Section 2(8) of the Companies Act, 2013, defines Nominal Capital as the amount of capital that the Memorandum of the company authorizes as the share capital of the company. Hence, it is the registered amount authorized that can be raised by issuing shares. Nominal Capital is also known as Authorized Capital, and should not be confused with Paid up Capital
If your paid-up capital exceeds INR 4 crores and your annual turnover is over INR 40 crores, the Ministry of Corporate Affairs mandates you to dematerialise by September 30th, 2024. However, even if you don't fall into this range right now, it is advisable to proactively dematerialise your physical shares as the mandate will apply to you, as your business grows
The timeline depends on the number of shareholders, cap table complexity and the availability of all the necessary documents. However, on an average, it could take anywhere between 2-5 weeks.
The Indian government made it mandatory for private limited companies to dematerialise their shares in October 2023 with the aim to improve transparency, efficiency, and investor protection in the corporate sector. This move is expected to create a more streamlined and secure business environment for both private companies and investors in India.
Registrar and Transfer Agents (RTAs), like NextGen Share Registry manage investor records. - Depository Participants (DPs), like MLB Capital assist investors with demat account opening and securities transactions. - Depositories (NSDL or CDSL) are institutions that hold securities electronically.
An ISIN, or International Securities Identification Number, is a globally recognized code used to uniquely identify securities such as stocks, bonds, and other financial instruments. It serves as a standardized identifier assigned to each security, facilitating efficient trading, settlement, and regulatory compliance
The paid up capital can be calculated by multiplying the face value of your shares with the total shares issued by the company.
While there are no specific penalties for non-compliance with Section 29 of the Companies Act, which addresses the dematerialisation mandate along with Rule 9B of the PAS Rules, it's important to note that the general penalties outlined in Section 450 of the Companies Act could potentially be applicable in this scenario: The company can't issue or allot any securities including bonus shares in any form and buyback of shares/securities. Any shareholder who has not dematerialised their holdings will be unable to sell their shares or subscribe to additional shares. The company faces monetary penalties of INR 10,000 plus INR 1,000 for each day the violation continues,…
Form PAS-6 is introduced by the MCA for unlisted public companies to submit the Reconciliation of Share Capital Audit Report provided under sub-rule (8) and (8A) of rule 9A Companies (Prospectus and Allotment of Securities) Rules, 2014. It shall be submitted by the unlisted public company on a half-yearly basis to the Registrar under whose jurisdiction the registered office of the company is situated within sixty days from the conclusion of each half-year duly certified by a company secretary in practice or chartered accountant in practice. The company shall also immediately bring to the notice of the depositories any difference observed in its issued capital and the capital held in dematerialised form.

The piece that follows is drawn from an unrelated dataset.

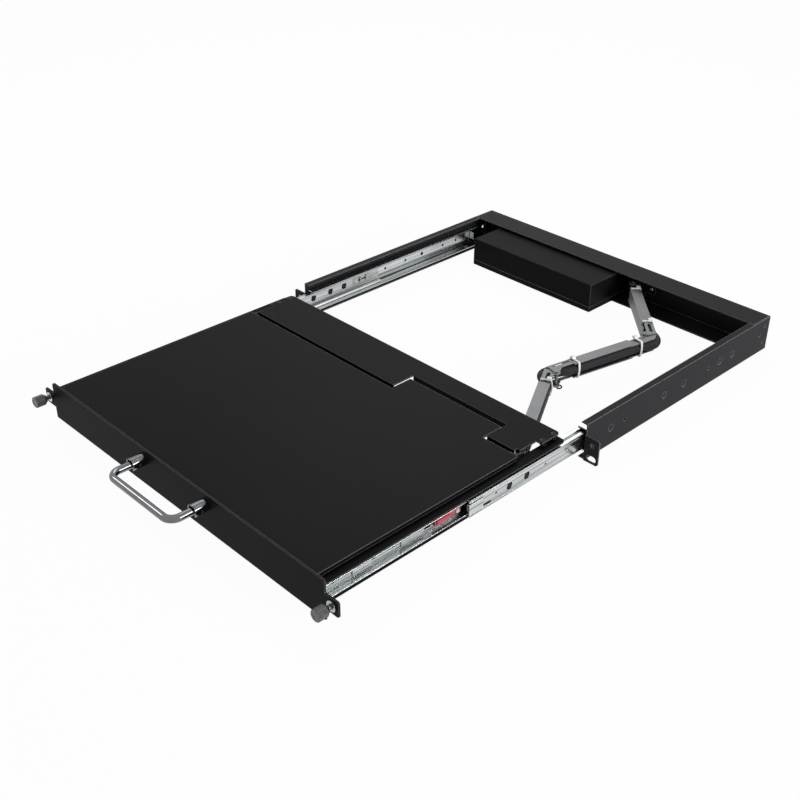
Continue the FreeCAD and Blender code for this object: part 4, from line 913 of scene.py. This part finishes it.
@dataclass
class CableArm:
    """The hinged arm with its sleeved cable. Each link's frame runs along it from its first pin."""

    post: tuple[float, float] = (47.0, 319.0)
    turns: Triple = (-44.6, -102.1, -60.2)
    lengths: Triple = (128.8, 143.7, 158.4)
    pin_middle: float = 6.5
    pin_web: float = -1.5
    pin_open: float = 15.6
    level: float = 21.75
    sleeve_side: float = 8.2
    sleeve_radius: float = 5.95
    sleeve_bends: tuple[float, float] = (14.1, 16.6)
    sleeve_start: float = 20.0
    sleeve_stop: float = 34.0
    bend_room: tuple[float, float, float, float] = (26, 15, 27, 19)
    bend_points: int = 14
    ring_step: float = 1.6
    plait_length: float = 4.7
    eye_reach: float = 2.9
    eye_thick: float = 0.8
    eye_stretch: float = 1.25
    eye_place: Triple = (-1.4, 3.7, -10.85)

    def frame(self, number: int) -> Matrix:
        """The place of a link's own axes.

        Args:
            number: 1, 2 or 3, from the chassis to the drawer.

        Returns:
            The link's place in the model's frame.
        """
        pins = ((self.pin_middle, self.pin_web), (self.pin_web, self.pin_open),
                (self.pin_open, None))
        at = Matrix.Translation((*self.post, self.level - SLOT_LEVEL))
        for step in range(number):
            near, far = pins[step]
            at = (Matrix.Translation(at.translation)
                  @ Matrix.Rotation(math.radians(self.turns[step]), 4, "Z"))
            if step == number - 1:
                return at @ Matrix.Translation((0, -near, 0))
            at = at @ Matrix.Translation((self.lengths[step], far - near, 0))
        return at

    def half_bend(self, at: float, way: int, pin: float, bend: float, swing: float,
                  room: float) -> list[Vector]:
        """Poles of the sleeve's line round half an elbow, from the run in the link to the mitre.

        Args:
            at: where the elbow's pin is along the link.
            way: 1 if the link runs on from the elbow, -1 if it runs up to it.
            pin: where the pin is across the link.
            bend: the radius of the sleeve's line round the pin.
            swing: the angle between the two links, in degrees.
            room: how far along the link the bend starts.

        Returns:
            The four poles of a Bezier curve.
        """
        side = math.copysign(1, self.sleeve_side - pin)
        half, pull = math.radians(swing) / 2, room / 2
        start = Vector((at + way * room, self.sleeve_side, 0))
        end = Vector((at - way * bend * math.sin(half), pin + side * bend * math.cos(half), 0))
        lean = Vector((way * math.cos(half), side * math.sin(half), 0))
        return [start, start - Vector((way * pull, 0, 0)), end + lean * pull, end]

    def route(self, number: int) -> list[Vector]:
        """Points of the sleeve's centre line in a link, from the chassis end on.

        Args:
            number: the link's number.

        Returns:
            The points, in the link's own axes.
        """
        first, second, third = self.lengths
        one, two = self.sleeve_bends
        swing_one, swing_two = self.turns[0] - self.turns[1], self.turns[2] - self.turns[1]
        rooms = self.bend_room
        ends: dict[int, tuple[list[Vector], list[Vector]]] = {
            1: ([Vector((self.sleeve_start, self.sleeve_side, 0))],
                self.half_bend(first, -1, self.pin_web, one, swing_one, rooms[0])),
            2: (self.half_bend(0, 1, self.pin_web, one, swing_one, rooms[1]),
                self.half_bend(second, -1, self.pin_open, two, swing_two, rooms[2])),
            3: (self.half_bend(0, 1, self.pin_open, two, swing_two, rooms[3]),
                [Vector((third - self.sleeve_stop, self.sleeve_side, 0))]),
        }
        near, far = (interpolate_bezier(*poles, self.bend_points) if len(poles) == 4 else poles
                     for poles in ends[number])
        near = list(reversed(near))
        steps = max(2, int((far[0] - near[-1]).length / self.ring_step))
        run = [near[-1].lerp(far[0], step / steps) for step in range(1, steps)]
        return near + run + list(far)

    def sleeve(self, number: int) -> None:
        """One link's stretch of the braided sleeve, swept along its line.

        Args:
            number: the link's number.
        """
        points = self.route(number)
        place = self.frame(number)
        mesh = bmesh.new()
        layer = mesh.loops.layers.uv.new("plait")
        ring = bmesh.ops.create_circle(mesh, cap_ends=True, segments=32,
                                       radius=self.sleeve_radius)["verts"]
        loop = list(mesh.edges)
        upward = Vector((0, 0, 1))
        previous = Matrix.Identity(4)
        for index, point in enumerate(points):
            ahead = points[min(index + 1, len(points) - 1)] - points[max(index - 1, 0)]
            ahead.normalize()
            aim = Matrix((upward, ahead.cross(upward), ahead)).transposed().to_4x4()
            spot = Matrix.Translation(point) @ aim
            if index:
                made = bmesh.ops.extrude_edge_only(mesh, edges=loop)["geom"]
                ring = [item for item in made if isinstance(item, bmesh.types.BMVert)]
                loop = [edge for edge in made if isinstance(edge, bmesh.types.BMEdge)
                        and all(vert in ring for vert in edge.verts)]
            bmesh.ops.transform(mesh, matrix=spot @ previous.inverted(), verts=ring)
            previous = spot
        bmesh.ops.contextual_create(mesh, geom=loop)
        bmesh.ops.transform(mesh, matrix=place, verts=mesh.verts)
        self.unwrap(mesh, layer, place)
        add_piece(f"braided_sleeve_{number}", mesh, Finishes.BRAID, LINK_BODIES[number - 1],
                  (f"arm_sleeve_{number}",), smooth=60)

    def unwrap(self, mesh: Mesh, layer: Any, place: Matrix) -> None:
        """Lays the plait's map on a sleeve: turns round it against lengths along it.

        Args:
            mesh: the sleeve.
            layer: the UV layer.
            place: the link's place.
        """
        back = place.inverted()
        for face in mesh.faces:
            middle = back @ face.calc_center_median()
            turn = math.atan2(middle.z, self.sleeve_side - middle.y)
            for corner in face.loops:
                local = back @ corner.vert.co
                angle = math.atan2(local.z, self.sleeve_side - local.y)
                angle += math.tau * round((turn - angle) / math.tau)
                corner[layer].uv = (angle / math.tau * PLAIT_TURN, local.x / self.plait_length)

    def eyelet(self) -> None:
        """Black cable eye under the front elbow's rivet."""
        mesh = bmesh.new()
        turned_part(mesh, ring_profile(self.eye_reach, self.eye_thick), 24, Matrix.Identity(4))
        bmesh.ops.scale(mesh, vec=(self.eye_stretch, 1.0, 1.0), verts=mesh.verts)
        x, y, z = self.eye_place
        under_rivet = Matrix.Translation((x, self.pin_open + y, z))
        bmesh.ops.transform(mesh, matrix=self.frame(3) @ under_rivet, verts=mesh.verts)
        add_piece("cable_eye", mesh, Finishes.RUBBER, LINK_BODIES[2])

    def build(self) -> None:
        """Dresses the links and builds the sleeves."""
        for number in (1, 2, 3):
            dress(Finishes.ARM, f"arm_link_{number}")
            dress(Finishes.WHITE_NYLON, f"cable_ties_{number}")
            self.sleeve(number)
        dress(Finishes.ARM, "arm_rivets_rear", "arm_rivets_front")
        self.eyelet()


@dataclass(frozen=True)
class Lamp:
    """A square soft lamp: its place and size in metres, and its power in watts."""

    name: str
    place: Triple
    size: float
    power: float


@dataclass
class Studio:
    """Camera, floor and lights. The floor's reach and what the lamps aim at are metres."""

    eye: Triple = (812.4, -829.3, 680.8)
    azimuth: float = 46.11
    elevation: float = 31.59
    roll: float = 0.23
    lens: float = 52.82
    sensor: float = 36.0
    floor_reach: float = 6.0
    floor_drop: float = 1.0
    floor_glow: float = 0.96
    surround: float = 0.38
    aim: Triple = (0.0, -0.1, 0.0)
    lamps: tuple[Lamp, ...] = (
        Lamp("key_light", (-1.0, 1.0, 1.5), 0.9, 9.0),
        Lamp("side_light", (1.9, 0.5, 0.5), 0.9, 38.0),
        Lamp("left_light", (-1.5, -0.8, 1.5), 0.5, 6.0),
    )

    def seen_directly(self, tree: Tree) -> Socket:
        """1 for what the camera, a mirror or a glass sees, and 0 for what only lights.

        Args:
            tree: the node tree that takes the nodes.

        Returns:
            The share as a socket.
        """
        path = add(tree, "LightPath", {})
        mirror = add(tree, "Math", {"0": path.outputs["Is Camera Ray"],
                                    "1": path.outputs["Is Glossy Ray"]}, operation="MAXIMUM")
        return add(tree, "Math", {"0": mirror.outputs["Value"],
                                  "1": path.outputs["Is Transmission Ray"]},
                   operation="MAXIMUM").outputs["Value"]

    def camera(self) -> None:
        """Places the camera."""
        data = bpy.data.cameras.new("studio_camera")
        data.lens = self.lens
        data.sensor_width = self.sensor
        item = bpy.data.objects.new("studio_camera", data)
        turn, rise = math.radians(self.azimuth), math.radians(self.elevation)
        back = Vector((math.sin(turn) * math.cos(rise), -math.cos(turn) * math.cos(rise),
                       math.sin(rise)))
        aim = back.to_track_quat("Z", "Y").to_matrix().to_4x4()
        item.matrix_world = (Matrix.Translation(Vector(self.eye) * MM) @ aim
                             @ Matrix.Rotation(math.radians(self.roll), 4, "Z"))
        bpy.context.scene.collection.objects.link(item)
        bpy.context.scene.camera = item

    def world(self) -> None:
        """A soft grey surround that looks white to the camera and in reflections."""
        world = bpy.data.worlds.new("studio_world")
        world.use_nodes = True
        tree = world.node_tree
        tree.nodes.clear()
        shade = add(tree, "Background", {"Color": linear("#ffffff"), "Strength": self.surround})
        white = add(tree, "Background", {"Color": linear("#ffffff"), "Strength": 1.0})
        both = add(tree, "MixShader", {"Fac": self.seen_directly(tree)})
        tree.links.new(shade.outputs["Background"], both.inputs[1])
        tree.links.new(white.outputs["Background"], both.inputs[2])
        add(tree, "OutputWorld", {"Surface": both.outputs["Shader"]})
        bpy.context.scene.world = world

    def floor(self) -> None:
        """A plain pale floor under the object."""
        low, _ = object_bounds()
        mesh = bmesh.new()
        bmesh.ops.create_grid(mesh, x_segments=1, y_segments=1, size=self.floor_reach)
        bmesh.ops.translate(mesh, verts=mesh.verts, vec=(0, 0, low[2] - self.floor_drop * MM))
        data = bpy.data.meshes.new("floor")
        mesh.to_mesh(data)
        mesh.free()
        item = bpy.data.objects.new("floor", data)
        bpy.context.scene.collection.objects.link(item)
        made = bpy.data.materials.new("pale_floor")
        made.use_nodes = True
        tree = made.node_tree
        tree.nodes.clear()
        matt = add(tree, "BsdfDiffuse", {"Color": linear("#f4f4f4")})
        glow = add(tree, "Emission", {"Color": linear("#ffffff"), "Strength": 1.0})
        share = add(tree, "Math", {"0": self.seen_directly(tree), "1": self.floor_glow},
                    operation="MULTIPLY")
        both = add(tree, "MixShader", {"Fac": share.outputs["Value"]})
        tree.links.new(matt.outputs["BSDF"], both.inputs[1])
        tree.links.new(glow.outputs["Emission"], both.inputs[2])
        add(tree, "OutputMaterial", {"Surface": both.outputs["Shader"]})
        data.materials.append(made)
        item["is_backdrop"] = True

    def lights(self) -> None:
        """A soft key above the back, a strong low lamp on the right, and a weak fill."""
        for lamp in self.lamps:
            data = bpy.data.lights.new(lamp.name, "AREA")
            data.size = lamp.size
            data.energy = lamp.power
            item = bpy.data.objects.new(lamp.name, data)
            back = Vector(lamp.place) - Vector(self.aim)
            turn = back.to_track_quat("Z", "Y").to_matrix().to_4x4()
            item.matrix_world = Matrix.Translation(lamp.place) @ turn
            bpy.context.scene.collection.objects.link(item)

    def build(self) -> None:
        """Sets up the whole studio."""
        self.camera()
        self.world()
        self.floor()
        self.lights()
        bpy.context.scene.view_settings.view_transform = "Standard"


def main() -> None:
    """Builds the looks of the whole object."""
    logging.basicConfig(level=logging.INFO, format="%(name)s: %(message)s")
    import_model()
    Studio().build()
    for part in (Chassis(), Slides(), Drawer(), Keyboard(), Lid(), CableArm()):
        part.build()


if __name__ == "__main__":
    main()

Physical shares are tangible paper certificates that represent ownership and are prone to loss or damage. Demat shares are the electronic equivalent, held securely in a demat account with a depository, which allows for secure, instant, and seamless online transfers.
A record date is a cut-off date set by a company's board to determine which shareholders are eligible to receive the benefits of a corporate action, such as a dividend or bonus shares. If you are a registered shareholder on this date, you are entitled to the benefit.
A transfer of shares is a voluntary act of giving shares by one living person to another, like a sale. Transmission is the process of registering shares in the name of a legal heir or successor by operation of law, which typically occurs upon the death of the original shareholder.
The ISR (Investor Service Request) forms are SEBI-mandated forms for shareholders holding physical securities. ISR-1 is used to update PAN, KYC, and contact details. ISR-2 is used to provide a bank mandate for dividend payments. ISR-3 is for opting out of nomination.
A shareholder can register a nominee by filling out and submitting Form SH-13 to the RTA. Registering a nomination is highly recommended as it greatly simplifies the process of transmitting shares to a legal heir in the future.
Shareholders should always keep their contact and bank details updated with the RTA or their DP. They should also register for email delivery of statements, never share passwords or OTPs, and be cautious of unsolicited offers to buy their shares.
To process a dividend, a company must provide us with the certified Board Resolution declaring the dividend, the specified record date, and access to the company's designated bank account for payment. We then use the verified shareholder register to ensure payments are distributed accurately.
No, GST registration is not compulsory for applying for an ISIN. The mandatory requirements for ISIN allotment include incorporation documents, board resolution, and tripartite agreements with the depository and RTA. However, if a company is already registered under GST, those details may also be provided for record purposes.